Just after 9-11 I made a prediction that George W. Bush would either go down in history as one of the best Presidents or one of the worst Presidents of all time. It seemed to me then, and now, that there was no ability to just coast along after 9-11. Either you did nothing and were loathed for it or you tried something and were praised for it. Of course, trying something could also lead to loathing and that’s what came to mind when I read the recent Maclean’s magazine cover story: George Bush: The worst President in 100 Years?
In my opinion, any time the situation calls for strong political leadership, you end up either loved or hated. Take Mulroney. Now he is being called the most environmentally friendly PM of all time. He was among the most reviled and loathed PMs of all time even though he was the most environmentally friendly, he got free trade done and he imposed a value added tax which the Liberals said they would scrap and never did and of course he at least tried to fix Confederation.
Fast forward to now. Jean Charest is attempting some bold moves in Quebec (although it looks like he has backed down somewhat) and his popularity is around the same as W.
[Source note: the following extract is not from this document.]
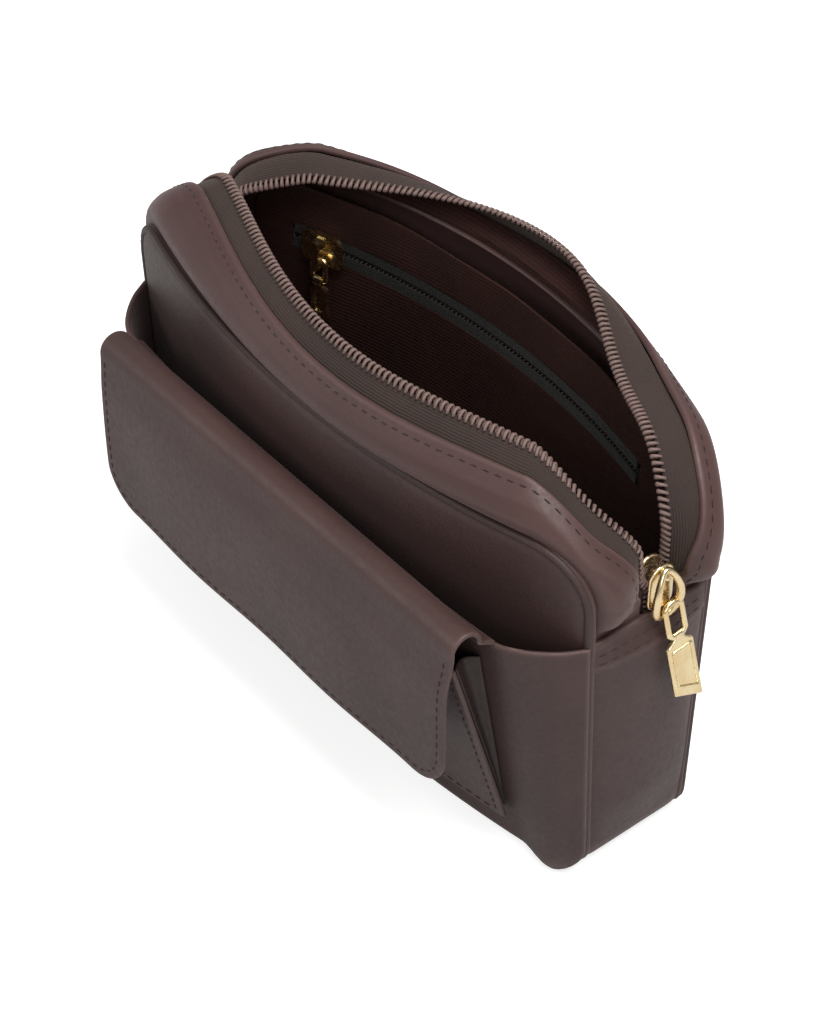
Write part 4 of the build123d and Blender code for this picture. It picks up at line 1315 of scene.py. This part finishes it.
class POUCH_OT_pocket_zip(PouchOperator):
    """Adds the zipped pocket in the rear lining"""

    bl_idname = "pouch.pocket_zip"
    bl_label = "Pocket zip"

    def build(self):
        def inner(lift):
            """A wall parallel to the rear lining, lift millimetres inside its middle."""
            def surface(x, z):
                y = wall_y(1, x, INNER_ZIP_Z, REAR_LINING[0] - lift, REAR_LINING[1] - lift)
                return stack(x, y + (z - INNER_ZIP_Z) * 0.05, z)
            return surface

        back = inner(-1.3)
        x, z = np.meshgrid(
            graded(INNER_LEFT - 4, INNER_RIGHT + 4, 90, 0.3),
            graded(INNER_ZIP_Z - 9, INNER_ZIP_Z + 9, 14, 0.3), indexing="ij",
        )
        d = np.minimum(np.minimum(x - INNER_LEFT + 4, INNER_RIGHT + 4 - x), 9 - np.abs(z - INNER_ZIP_Z))
        two_faced(
            "pocket_zip_facing_cloth", back(x, z)[::-1], rim_depth(d, 0.5)[::-1],
            finish="dark tape", replaces=("inner_zip_facing",), slot="lining",
        )
        tape = inner(0.0)
        for index, (low, high) in enumerate(INNER_TAPES):
            x, z = np.meshgrid(
                graded(INNER_LEFT + 0.4, INNER_RIGHT - 0.4, 90, 0.2),
                INNER_ZIP_Z + graded(low, high, 8, 0.2), indexing="ij",
            )
            d = least(
                x - INNER_LEFT - 0.4, INNER_RIGHT - 0.4 - x, z - INNER_ZIP_Z - low,
                high - z + INNER_ZIP_Z,
            )
            two_faced("pocket_zip_tape_%d" % index, tape(x, z)[::-1], rim_depth(d, 0.4)[::-1],
                      finish="dark tape", replaces=("inner_zip_tapes",) if index == 0 else (),
                      slot="zip_tape")
        line = np.linspace(INNER_LEFT + 1, INNER_RIGHT - 1, 400)
        parts = []
        for sign in (-1, 1):
            path = inner(-0.5)(line, np.full(400, INNER_ZIP_Z + sign * 0.8))
            steps = resampled(path, INNER_TOOTH_PITCH, 0.5 if sign < 0 else 1.0)
            origin = along_path(path, steps)
            ahead = unit(along_path(np.gradient(path, axis=0), steps)) * -sign
            across = np.broadcast_to([0.0, 0.0, -1.0 * sign], ahead.shape)
            points, faces = tooth_shape()
            parts.append(repeated((points * 0.5, faces), origin, ahead, across, np.cross(ahead, across)))
        points, faces = joined(parts)
        mesh_object(
            "pocket_zip_coil", points, faces, finish="dark teeth",
            replaces=("inner_zip_teeth",), slot="zip_teeth",
        )

        def lining(x, z):
            return stack(x, wall_y(1, x, z, *REAR_LINING), z)

        gap = 1.6
        low, high = INNER_ZIP_Z - INNER_HALF - gap, INNER_ZIP_Z + INNER_HALF + gap
        rows = stitched_box(
            mirrored(lining), -INNER_RIGHT - gap, -INNER_LEFT + gap, low, high, (160, 20), 0.36,
            capsule(*LINING_STITCH),
        )
        add_stitches("pocket_zip_stitches", rows, "lining thread")
        x, z = np.meshgrid(
            graded(INNER_LEFT, INNER_RIGHT + 4, 80, 0.3),
            graded(INNER_ZIP_Z - 46, INNER_ZIP_Z + 10, 40, 0.3), indexing="ij",
        )
        y = wall_y(1, x, z, -2.4, -4.0)
        d = least(x - INNER_LEFT, INNER_RIGHT + 4 - x, z - INNER_ZIP_Z + 46, INNER_ZIP_Z + 10 - z)
        bag = two_faced(
            "pocket_bag_cloth", stack(x, y, z)[::-1], rim_depth(d, 0.5)[::-1],
            finish="lining", replaces=("inner_pocket_sheet",), slot="lining",
        )


def loop_path():
    """Side view of a belt loop, the same above and below its middle: height, and distance off
    the rear panel."""
    rise = np.array([24.0, 29.0, 34.0, 36.0, 38.0, 40.5, 45.0, 61.0])
    lift = np.array([1.3, 1.3, 1.5, 3.2, 6.5, 9.2, 10.0, 10.2])
    middle = rise[-1]
    z = np.concatenate([rise, 2 * middle - rise[-2::-1]])
    return z, np.concatenate([lift, lift[-2::-1]])


class POUCH_OT_belt_loops(PouchOperator):
    """Adds the two belt loops on the rear panel"""

    bl_idname = "pouch.belt_loops"
    bl_label = "Belt loops"

    def build(self):
        knots, offs = loop_path()
        gone = np.concatenate([[0], np.cumsum(np.hypot(np.diff(knots), np.diff(offs)))])
        for name, centre in (("left_belt_loop", -LOOP_X), ("right_belt_loop", LOOP_X)):
            def surface(x, s, centre=centre):
                z = np.interp(s, gone, knots)
                off = np.interp(s, gone, offs)
                return stack(x, wall_y(1, x, z) + off, z)
            x, s = np.meshgrid(
                graded(centre - LOOP_WIDE / 2, centre + LOOP_WIDE / 2, 26, 1.0),
                graded(0, gone[-1], 90, 1.0), indexing="ij",
            )
            d = least(LOOP_WIDE / 2 - np.abs(x - centre), s, gone[-1] - s)
            wall_sheet(
                name + "_leather", surface, x[::-1], s[::-1], d[::-1], 2.0, finish="leather",
                replaces=(name,), slot="leather",
            )
            turned = mirrored(surface)
            shape = capsule(*STITCH)
            left, right = -centre - LOOP_WIDE / 2 + 1.8, -centre + LOOP_WIDE / 2 - 1.8
            rows = []
            for low, high in ((1.6, 9.0), (gone[-1] - 9.0, gone[-1] - 1.6)):
                rows += stitched_box(turned, left, right, low, high, (30, 12), 1.06, shape)
                up = np.linspace(low, high, 16)
                for across in (np.linspace(left, right, 16), np.linspace(right, left, 16)):
                    rows.append(stitch_row(turned, across, up, SHORT_STITCH_PITCH, 1.06, shape))
            add_stitches(name + "_stitches", rows, "thread")


class POUCH_OT_hardware(PouchOperator):
    """Gives the sliders, pulls, stops and snap their metal"""

    bl_idname = "pouch.hardware"
    bl_label = "Hardware"

    def build(self):
        for name in ("inner_slider_body", "inner_pull_link", "inner_pull_tab"):
            self.paint(name, "gold")
        for name in ("magnetic_snap_base", "magnetic_snap_cap", "zip_end_stop", "zip_top_stops"):
            self.paint(name, "snap")
        self.slider()
        self.link()
        self.tab()

    def slider(self):
        """Two curved plates with a teardrop crown over the outer one: a rim round a window."""
        y, z = rounded_grid(*SLIDER_OUTLINE, 24, 30, 0.3)
        d = inside_distance(y, z, *SLIDER_OUTLINE)
        for name, out in (("main_slider_outer", 2.2), ("main_slider_inner", -2.2)):
            x = ZIP_PLANE + out - np.sign(out) * 0.035 * y ** 2
            order = slice(None) if out > 0 else slice(None, None, -1)
            mid = stack(x, y + SLIDER_Y, z + SLIDER_Z)
            two_faced(name, mid[order], rim_depth(d, 1.1)[order], finish="gold", body="main_slider",
                      replaces=("main_slider_body",) if out > 0 else (), slot="gold_metal")
        turn = np.linspace(0, 2 * pi, 72, endpoint=False)
        wide = 3.7 * np.sin(turn) * (1 + 0.25 * np.cos(turn))
        high = 6.9 * -np.cos(turn)
        out = ZIP_PLANE + 3.1 + 1.7 * (1 - (high / 7.5) ** 2)
        rim = stack(out, wide + SLIDER_Y, high + SLIDER_Z - 1.2)
        points, faces = tube(rim, 1.0 + 0.2 * np.cos(turn), sides=12, closed=True)
        mesh_object(
            "main_slider_crown", points, faces, finish="gold", body="main_slider",
            slot="gold_metal",
        )
        post = stack(
            np.linspace(ZIP_PLANE + 2.0, ZIP_PLANE + 4.4, 8), np.full(8, SLIDER_Y),
            SLIDER_Z + np.linspace(4.2, 3.2, 8),
        )
        points, faces = tube(post, np.array([1.4, 1.4, 1.3, 1.2, 1.1, 0.9, 0.6, 0.1]), sides=14)
        mesh_object(
            "main_slider_post", points, faces, finish="gold", body="main_slider",
            slot="gold_metal",
        )

    def hanging(self, drop, across, lift=0.0):
        """Points on the hanging pull: drop down it, across it, and lifted off its plane."""
        drop, across = np.asarray(drop, float), np.asarray(across, float)
        down = unit(np.array([0.20, 0.09, -1.0]))
        side = unit(np.cross(down, [1.0, 0.0, 0.0])) * -1
        face = np.cross(side, down) * (1 if np.cross(side, down)[0] > 0 else -1)
        bar = np.array([ZIP_PLANE + 4.8, SLIDER_Y + 1.4, SLIDER_Z - 5.2])
        return bar + drop[..., None] * down + across[..., None] * side + np.asarray(lift)[..., None] * face

    def link(self):
        """A long ring of wire from the crown to the tab, drawn as a narrow slot."""
        turn = np.linspace(0, 2 * pi, 64, endpoint=False)
        across = 2.45 * np.clip(np.sin(turn) * 1.35, -1, 1)
        drop = 4.0 - 4.9 * np.sign(np.cos(turn)) * np.abs(np.cos(turn)) ** 0.8
        points, faces = tube(self.hanging(drop, across, 0 * drop), 0.8, sides=12, closed=True)
        mesh_object("main_pull_ring", points, faces, finish="gold", body="main_link",
                    replaces=("main_pull_link",), slot="gold_metal")

    def tab(self):
        """A flat tab with a neck, a slanted lower end and a raised rim."""
        share, across = np.meshgrid(graded(0, 1, 60, 0.012), graded(-1, 1, 26, 0.06), indexing="ij")
        half = 1.4 + 2.6 * smooth((share - 0.06) / 0.14)
        drop = 7.6 + share * (19.5 + 2.0 * across)
        wide = across * half
        d = np.minimum(np.minimum(share, 1 - share) * 19, (1 - np.abs(across)) * half)
        two_faced("main_pull_tab_plate", self.hanging(drop, wide, 0 * wide), rim_depth(d, 1.5),
                  finish="gold", body="main_tab", replaces=("main_pull_tab",), slot="gold_metal")
        corner = np.array([[12.2, -2.8], [12.2, 2.8], [25.2, 2.8], [22.4, -2.8]])
        share = np.linspace(0, 1, 14)[:-1, None]
        line = np.concatenate([a + (b - a) * share for a, b in zip(corner, np.roll(corner, -1, 0))])
        points, faces = tube(
            self.hanging(line[:, 0], line[:, 1], np.full(len(line), 0.78)), 0.32, sides=8, closed=True,
        )
        mesh_object(
            "main_pull_tab_rim", points, faces, finish="gold", body="main_tab",
            slot="gold_metal",
        )

    def paint(self, name, finish):
        """Puts a finish on a node of the solid model."""
        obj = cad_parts[name]
        if not obj.material_slots:
            obj.data.materials.append(MATERIALS[finish])
        for place in obj.material_slots:
            place.material = MATERIALS[finish]


class POUCH_OT_stage(PouchOperator):
    """Adds the floor, the lights and the camera"""

    bl_idname = "pouch.stage"
    bl_label = "Stage"

    def build(self):
        scene = bpy.context.scene
        scene.view_settings.view_transform = "Standard"
        world = bpy.data.worlds.new("Studio")
        scene.world = world
        world.use_nodes = True
        t = Tree(world.node_tree)
        rays = t.add("ShaderNodeLightPath")
        strength = t.range(rays.outputs["Is Camera Ray"], 0.0, 1.0, 0.33, 1.0)
        sky = world.node_tree.nodes["Background"]
        sky.inputs[0].default_value = (1.0, 1.0, 1.0, 1.0)
        world.node_tree.links.new(strength, sky.inputs[1])
        mesh = bpy.data.meshes.new("Floor")
        mesh.from_pydata(
            [(-4, -4, -0.0005), (4, -4, -0.0005), (4, 4, -0.0005), (-4, 4, -0.0005)], [], [(0, 1, 2, 3)],
        )
        floor = bpy.data.objects.new("Floor", mesh)
        scene.collection.objects.link(floor)
        paint = bpy.data.materials.new("Studio floor")
        paint.use_nodes = True
        shader = paint.node_tree.nodes["Principled BSDF"]
        shader.inputs["Base Color"].default_value = (0.6, 0.6, 0.6, 1)
        shader.inputs["Roughness"].default_value = 0.9
        shader.inputs["Specular IOR Level"].default_value = 0.1
        t = Tree(paint.node_tree)
        rays = t.add("ShaderNodeLightPath")
        shader.inputs["Emission Color"].default_value = (1, 1, 1, 1)
        paint.node_tree.links.new(
            t.maths("MULTIPLY", rays.outputs["Is Camera Ray"], 0.7), shader.inputs["Emission Strength"],
        )
        mesh.materials.append(paint)
        self.light("Key", (0.4, 0.05, 1.15), 0.7, 15.5, (1.0, 0.98, 0.97))
        self.light("Front", (-0.6, -1.0, 0.75), 0.6, 4.6, (1.0, 1.0, 1.0))
        self.light("Side", (0.9, -0.5, 0.6), 0.5, 2.5, (1.0, 0.97, 0.95))
        self.camera(scene)

    def light(self, name, place, size, power, colour):
        """A square soft light that looks at the pouch."""
        lamp = bpy.data.lights.new(name, "AREA")
        lamp.size = size
        lamp.energy = power
        lamp.color = colour
        obj = bpy.data.objects.new(name, lamp)
        obj.location = place
        obj.rotation_mode = "QUATERNION"
        obj.rotation_quaternion = (Vector((0, 0, 0.06)) - Vector(place)).to_track_quat("-Z", "Y")
        bpy.context.scene.collection.objects.link(obj)

    def camera(self, scene):
        """The camera looks down on the pouch's front right corner."""
        data = bpy.data.cameras.new("Camera")
        data.lens = LENS
        data.sensor_width = SENSOR
        data.clip_start, data.clip_end = 0.01, 20
        camera = bpy.data.objects.new("Camera", data)
        azimuth, elevation = radians(CAMERA_AZIMUTH), radians(CAMERA_ELEVATION)
        back = Vector(
            (np.sin(azimuth) * np.cos(elevation), -np.cos(azimuth) * np.cos(elevation), np.sin(elevation))
        )
        aim = Vector(CAMERA_AIM) * MM
        camera.location = aim + back * CAMERA_DISTANCE
        camera.rotation_mode = "QUATERNION"
        camera.rotation_quaternion = (-back).to_track_quat("-Z", "Y")
        scene.collection.objects.link(camera)
        scene.camera = camera


PIECES = (
    POUCH_OT_finishes, POUCH_OT_panels, POUCH_OT_seams, POUCH_OT_gusset, POUCH_OT_zip_strips,
    POUCH_OT_zip_tapes, POUCH_OT_zip_teeth, POUCH_OT_slip_pocket, POUCH_OT_flap_pocket,
    POUCH_OT_flap, POUCH_OT_lining, POUCH_OT_pocket_zip, POUCH_OT_belt_loops, POUCH_OT_hardware, POUCH_OT_stage,
)


class POUCH_PT_sidebar(Panel):
    """Lists the pouch's settings and pieces in the sidebar"""

    bl_label = "Belt pouch"
    bl_idname = "POUCH_PT_sidebar"
    bl_space_type = "VIEW_3D"
    bl_region_type = "UI"
    bl_category = "Pouch"

    def draw(self, context):
        column = self.layout.column()
        for name in PouchSettings.__annotations__:
            column.prop(context.scene.pouch, name)
        for piece in PIECES:
            column.operator(piece.bl_idname)


CLASSES = (PouchSettings,) + PIECES + (POUCH_PT_sidebar,)


def register():
    """Registers the add-on's classes and its settings."""
    for cls in CLASSES:
        bpy.utils.register_class(cls)
    bpy.types.Scene.pouch = PointerProperty(type=PouchSettings)


def unregister():
    """Takes the add-on's classes and settings away again."""
    del bpy.types.Scene.pouch
    for cls in reversed(CLASSES):
        bpy.utils.unregister_class(cls)


def main():
    """Builds the pouch piece by piece."""
    register()
    for piece in PIECES:
        group, name = piece.bl_idname.split(".")
        getattr(getattr(bpy.ops, group), name)()


if __name__ == "__main__":
    main()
But the question I have is this. What’s worse? Attempting a bold strategy of reform and being hated for it or not making any attempt to change things and being basically ignored? Consider our Premier. Over 90% of us have no opinion as to what his legacy will be (as of the last poll). On the national stage, Lord is known for his national ambition but ask someone outside NB what he has actually done here. You will get a blank stare.
Imagine if our Premier had undertook a bold strategy for economic development – a strategy to turn around depopulation and out-migration – a sincere effort to attract and grow new industries to replace the ones that are dying.
What if? Maybe he would have attracted a Bricklin and gone down in history as the guy that wasted $100 million. Maybe he would have spend millions to attract industry and failed. Maybe he would have been reviled.
But reviled for real effort – not for lack of effort.
I, personally, can excuse a politician for trying and failing. I will give an ‘A’ for effort. But I can’t stomach lack of effort.
This malaise New Brunswick has been mired in for almost a decade has set back economic development probably for 30 years or more.
So, I’ll put out the call for a Mulroney. For a Charest. Yes, even for a ‘W’. Someone who will tackle New Brunswick’s most significant crisis since Confederation – and tackle it head on.